In broad terms, the response concluded that limited partnerships fulfil important functions in certain areas of the economy, for instance, as investment vehicles. In order to preserve these important functions whilst minimising misuse, the Government has put forward a number of proposals to strengthen transparency and governance, including:
- stronger controls at the point of registration of new limited partnerships;
- filing a yearly confirmation statement including information on the limited partnership's activities, general and limited partners and persons of significant control;
- requirement for UK limited partnerships to retain some connection to the UK, either by maintaining their principal place of business in the UK, continuing some legitimate business activity in the UK or by maintaining a service address in the UK; and
- giving the Registrar the power to strike limited partnerships off the register that have been dissolved or which it is satisfied are no longer carrying on any activity.
The response document acknowledges that the above measures are likely to increase the administration and cost involved in setting up and operating a UK limited partnership, although the Government maintains that this will be minimal and proportionate to ensure that these vehicles are not used for illegitimate activities.
Government announces extensive reform of employment law following consultation
On 17 December 2018, the Government published the "Good Work Plan", which sets out its responses to and proposed implementation of the recommendations made by the Taylor review of employment practices in the modern economy. The main focus of the proposals relates to employment rights and employment law reform, although several of the action points also have an impact on the tax regime for employment and self-employment.
In particular, the Government has committed to introduce legislation to improve clarity on the definition of employment for tax purposes. The legislation is likely to reduce the current weight placed on the right to send a substitute in the distinction between employed and self-employed status and will instead focus more on the level of control exercised by the employer. The Government has also announced that it will publish proposals to more closely align the employment status definitions for employment law and tax purposes in order to minimise the differences between the two regimes.
In the report, the Government also confirms that it has no current plans to revisit the national insurance treatment of self-employed workers.

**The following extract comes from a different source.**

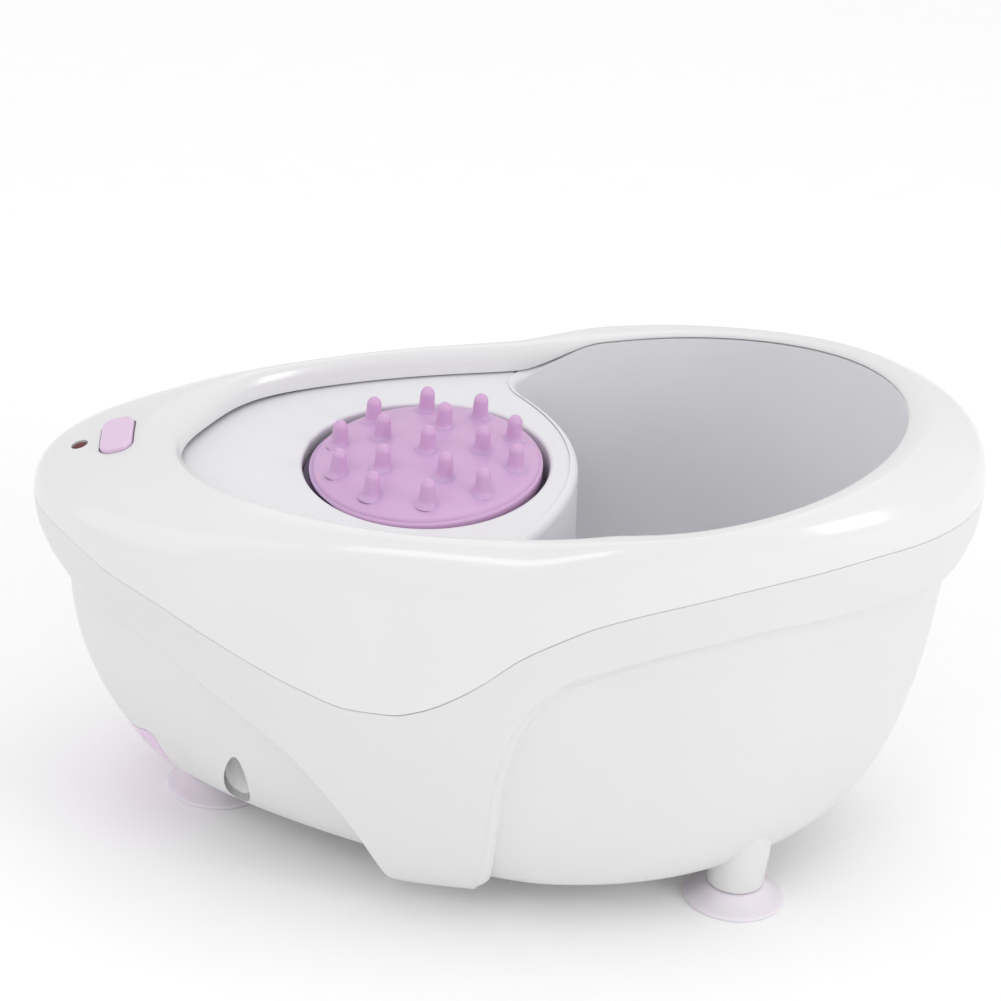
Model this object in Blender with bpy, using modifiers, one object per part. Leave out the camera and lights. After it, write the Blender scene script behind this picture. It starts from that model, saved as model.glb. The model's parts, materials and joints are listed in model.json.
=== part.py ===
"""Hand spa basin: a finger bowl with a vibrating palm rest, standing on three suction cups.

Frame: +X runs from the wrist end to the bowl end, +Y to the left of that, +Z up. The table is z = 0
and the origin is at the middle of the outline. Dimensions are in millimetres and MM turns them into
metres. The basin is symmetric about the plane y = 0.
"""

import math

import bmesh
import bpy
import numpy as np
from mathutils import Matrix, Vector

MM = 0.001
GAP = 0.3

# Outline of the casing
HALF_LENGTH = 134.2
BOTTOM_Z = 11.3
WALL = 2.4

# Opening of the cover
OPENING_LEFT = -101.8
OPENING_RIGHT = 110.0
OPENING_MIDDLE = 36.5
OPENING_HALF_WIDTH = 63.0
OPENING_LOW_Z = 114.7
OPENING_RISE = 21.2
COVER_WALL = 2.2
LIP_ROLL_DEPTH = 6.0
RAMP_SLOPE = 0.33

# Bowl, palm rest and massage pad
BOWL_FLOOR_Z = 31.0
BOWL_CENTRE_X = 62.0
LINER_WALL = 2.4
PAD_X = -24.0
PAD_HOLE = (35.0, 39.0)
PAD_Z = 111.0
PAD_TILT = 0.10
WELL_DEPTH = 15.0
PEG_RADIUS = 2.3
PEG_HEIGHT = 6.5
PAD_DOME = 5.5

# Wrist-end lip: button and lamp sit on the ramp
BUTTON_X = -111.3
BUTTON_SIZE = (9.3, 19.0)
BUTTON_PROUD = 1.3
BOARD_POST = (-10.5, 9.0)
LAMP_X = -121.8
LAMP_HOLE_RADIUS = 2.5
RAMP_TOP_Z = 112.9

# Feet
BOWL_FOOT = (71.6, 44.6)
WRIST_FOOT = (-78.6, 0.0)
CUP_RADIUS = 14.5
POST_RADIUS = 8.9
POST_FOOT_Z = 5.3

# Screws
NOTCH_SCREW = (-71.9, 46.4)
NOTCH_Y = 44.1
NOTCH_RADIUS = 3.8
NOTCH_STRETCH = 1.87
NOTCH_TOP_Z = 45.0

# Battery box, slanted, opening at the lower wrist end
DOOR_HALF_WIDTH = 25.5
DOOR_SPREAD = 6.2
BOX_TILT = math.radians(46.4)
BOX_ENTRY = (-97.5, 22.3)
BOX_START = 11.0
BOX_END = 69.0
CELL_RADIUS = 7.1
CELL_LENGTH = 50.0
CELL_SPACING = 15.6

# Vibration motor, hung under the massage pad with its shaft along Y
MOTOR_RADIUS = 10.0
MOTOR_Z = 94.5
PAD_UNDERSIDE_Z = 107.2
PAD_MOUNTS = ((-24.0, 30.5), (-24.0, -30.5), (-50.5, 0.0), (2.5, 0.0))

# Levels of the hull, from the cover down: height at the wrist and bowl tips, and the outline there
LEVELS = (0.0, 0.10, 0.18, 0.25, 0.32, 0.36, 0.50, 0.64, 0.77, 0.87, 0.94, 1.0)
WRIST_Z = (106, 97, 90, 82, 73, 69.5, 55, 40, 28, 18.5, 13.2, BOTTOM_Z)
BOWL_Z = (127, 117, 109, 101.5, 95, 91, 70, 48, 30, 18.5, 13.2, BOTTOM_Z)

# Raised skin: the band under the cover and the two wings
SKIN = {
    "left": (-134.1, -134.2, -133.2, -130, -124.5, -123.2, -121, -119, -117, -115, -113, -112),
    "right": (133.9, 134.2, 133.8, 131.6, 127.8, 127, 126, 125, 124, 123, 122, 121),
    "width": (73.6, 74, 74.1, 74, 73.9, 73.8, 73.5, 73, 72.2, 70.8, 68.8, 67),
    "middle": (10,) * 12,
    "power": (2.0,) * 12,
}

# Recessed body: both halves of the bowl below the band, beside the wings
BODY = {
    "left": (-128, -128, -127, -125.5, -123, -123, -120.6, -114.9, -107.8, -101.6, -91.9, -83.1),
    "right": (128, 128.5, 128.5, 128, 127, 126.2, 124.1, 119.9, 113.1, 103, 92, 81.8),
    "width": (72, 72, 72, 72, 72, 71.6, 70.9, 69.9, 68.7, 66.8, 64.7, 61.4),
    "middle": (10, 10, 10, 10, 10, 8.7, 8.1, 9.4, 12.1, 13.8, 14.8, 13.7),
    "power": (2.0, 2.0, 2.0, 2.0, 2.0, 2.01, 2.0, 1.94, 1.81, 1.61, 1.45, 1.4),
}
RIGHT_POWER = 2.1

# Where the cover meets the casing, and the lower edge of the raised skin, as heights along X
PARTING_X = (-135, -125, -110, -98, -84, -70, -56, -42, -31, -23, -15, -7, 2.5, 13, 23, 50, 76, 105, 135)
PARTING_Z = (97, 96, 90.5, 87, 81.2, 75.5, 70.8, 67.6, 68.0, 70.5, 75, 81, 89.5, 96, 101, 108.8, 114, 117, 117)
SKIN_EDGE_X = (-135, -123, -101, -86, -71, -58.7, -38.6, -29, -26, -4.5, -3, -1.5, 2.5, 9.3, 16.4, 26.7, 46, 78,
               107, 120, 127, 135)
SKIN_EDGE_Z = (72, 73, 72, 65, 57, 49, 28, 14, 4, 4, 20, 48, 66, 76.5, 83, 87, 93, 99, 100, 98, 95, 94)

COLUMNS = 48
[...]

HMRC publishes new guidance on transfer of going concern ("TOGC") treatment for VAT
On 5 December 2018, HMRC published updated guidance on transactions which qualify as a transfer of a going concern (or "TOGC") and are therefore not subject to VAT. TOGC treatment is often relied on in asset sales (as opposed to share sales) to ensure no VAT arises on the purchase price.
Although the guidance has been updated it remains substantially similar to the previous guidance. The most notable changes are:
- where a transferee is relying on voluntary registration in order to satisfy the TOGC conditions, the transferee must be registered at the time of the transaction (i.e. it cannot apply retrospectively);
- confirmation that transfers to non-UK transferees can constitute a TOGC; and
- further guidance on transfers of property rental businesses has been included.
HMRC changes its position on VAT on payments for unfulfilled supplies
HMRC published a brief on 14 December setting out how payments or deposits for goods and services that customers do not take up will be treated from 1 March 2019. Before this change, such payments or deposits were treated as outside the scope of VAT. After the change becomes effective, such payments will instead be treated as payments for the supply of goods or services. HMRC has stated that the change is to align the UK VAT treatment of such payments to recent European Court of Justice decisions (Air France-KLM Case C250/14 and Firin OOD Case C107/13).
European Parliament adopts amendments to proposals for digital services tax
On 13 December 2018, the European Parliament adopted proposals for a digital services tax on revenues created from digital activities where users play a major role in the value creation. The European Parliament adopted a number of amendments to the original proposals announced earlier this year by extending the scope of the digital services tax, lowering the threshold for the tax to apply and introducing country by country reporting. This was seen as a controversial move as a number of Member States had voiced opposition to the original proposals, with France and Germany putting forward alternative proposals for a digital tax with a narrower scope.
Together with the recent announcement that the UK will introduce its own digital sales tax from 2020 as detailed in our UK Budget Blog, it seems very likely that tax on revenues generated from digital sales and services will form part of the tax landscape in Europe in the near future.
Cayman joins The Crown Dependencies in publishing substance proposals
The Cayman government has published the International Tax Cooperation (Economic substance) Bill, 2018 which aims to introduce a requirement for companies carrying on certain activities in Cayman to demonstrate that they have sufficient substance. The Cayman Bill is broadly similar to the proposals recently published by Jersey, Guernsey and the Isle of Man, the key feature of the Bill being that companies carrying out certain activities must demonstrate that they are directed and managed in Cayman by demonstrating certain practices. These measures are being introduced in response to the concerns raised by the EU's Code of Conduct Group regarding minimum substance requirements for companies to establish tax residence. This was discussed in greater detail alongside other key features of the Crown Dependencies' proposals in our August edition. One helpful aspect of the proposals announced by the Cayman government is that it has been made clear that the legislation will not extend to Cayman investment funds.
Double Tax Treaties
Jersey, Guernsey and Isle of Man
On 12 December 2018, the following orders were made implementing the double tax treaties concerning Jersey, Guernsey and Isle of Man on 2 July 2018;
- the Double Taxation Relief and International Tax Enforcement (Jersey) Order 2018;
- the Double Taxation Relief and International Tax Enforcement (Guernsey) Order 2018; and
- the Double Taxation Relief and International Tax Enforcement (Isle of Man) Order 2018.
In our July edition, we commented on the updates introduced in the new treaties, which included the introduction of a 'principal purpose' test, new (prescribed) exemptions from withholding tax and the replacement of the double residence 'tiebreaker' test with a mutual agreement procedure.
Further to the two texts discussed in our November edition, HMRC has published one more in its series of "synthesised" texts of double tax agreements to incorporate the effects of the changes made by the adoption of the Multilateral Instrument (MLI). The latest in this series is the agreement with Poland. The MLI entered into force in Poland on 1 July 2018. The revised treaty will not be backdated and instead will come into force at various dates (dependent on the form of taxation) throughout the first half of 2019.